Not ready for the masses?
However, with such a feature-rich technology, are the gaming-influenced features of BIM out of reach for the average construction company that doesn’t have the resources of firms like STV and Shawmut?
"I am a firm believer," Salama said, "that there are simple steps any company can take to start their innovation process without having a great amount of resources. Within STV, the integration of gaming and BIM started with one person being innovative in their free time, which then turned into a service that the company offers."
Tasbihi added, "Since the convergence of BIM and gaming is a relatively recent phenomenon, the tooling to support it is not there yet. This means there is some customization that needs to happen to have a decent translation, but there are a lot of things happening in this market as we speak."
He said that, for now, that new quality of the convergence might limit the integration of gaming to those who have more resources, but said but believes that soon there will be products to bridge the gaps.
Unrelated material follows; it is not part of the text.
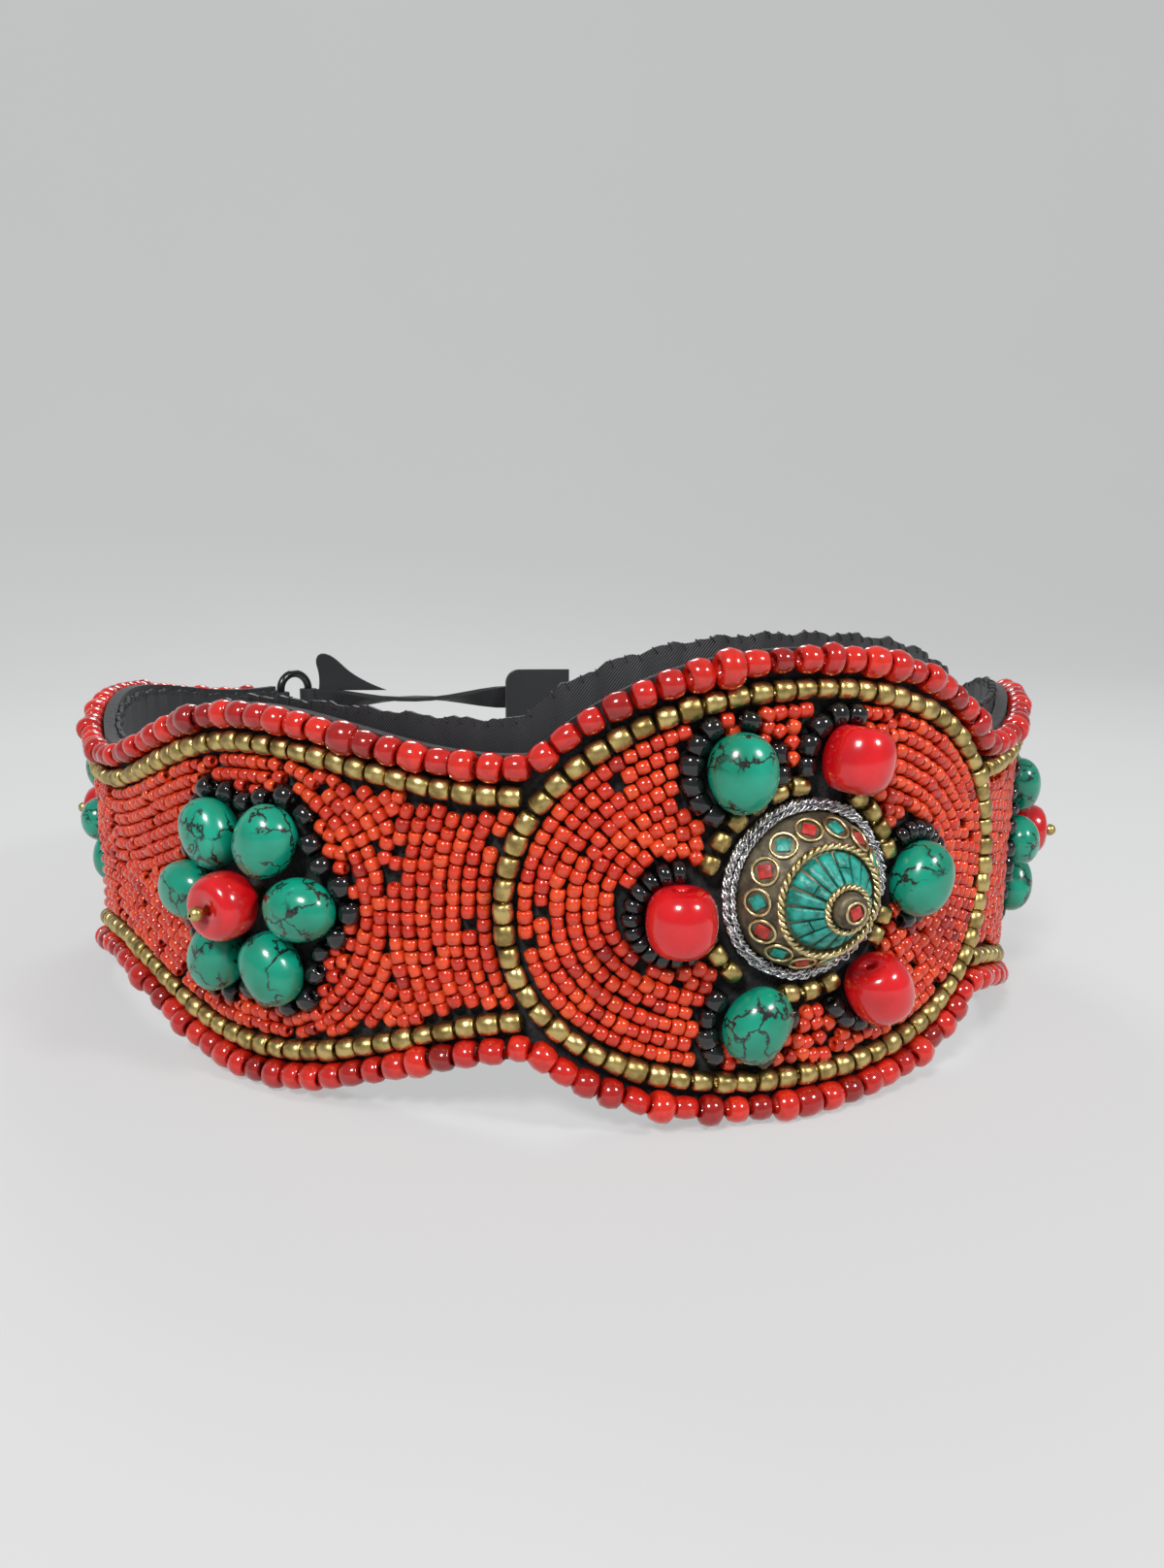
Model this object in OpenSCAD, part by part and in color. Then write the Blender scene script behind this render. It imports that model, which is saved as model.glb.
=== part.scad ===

There are currently products on the market, Tasbihi said, that will publish BIM models to a game engine without any customization, but many BIM professionals prefer the flexibility that comes with custom processes. Tasbihi said Stingray is an example of industry efforts to bring that flexibility and customization to BIM users in one product.
Costs aside, Raafat said the addition of gaming into BIM enhances the quality of the work that goes into a design throughout the entire process. But, he noted, it has also raised customer expectations and has increased the sense of competition among construction companies.
"It's like a race," Raafat said. "Everybody's trying to do it because when you go to the interview, the client expectations are higher, so I think everybody will go there at some point. It's just a matter of time."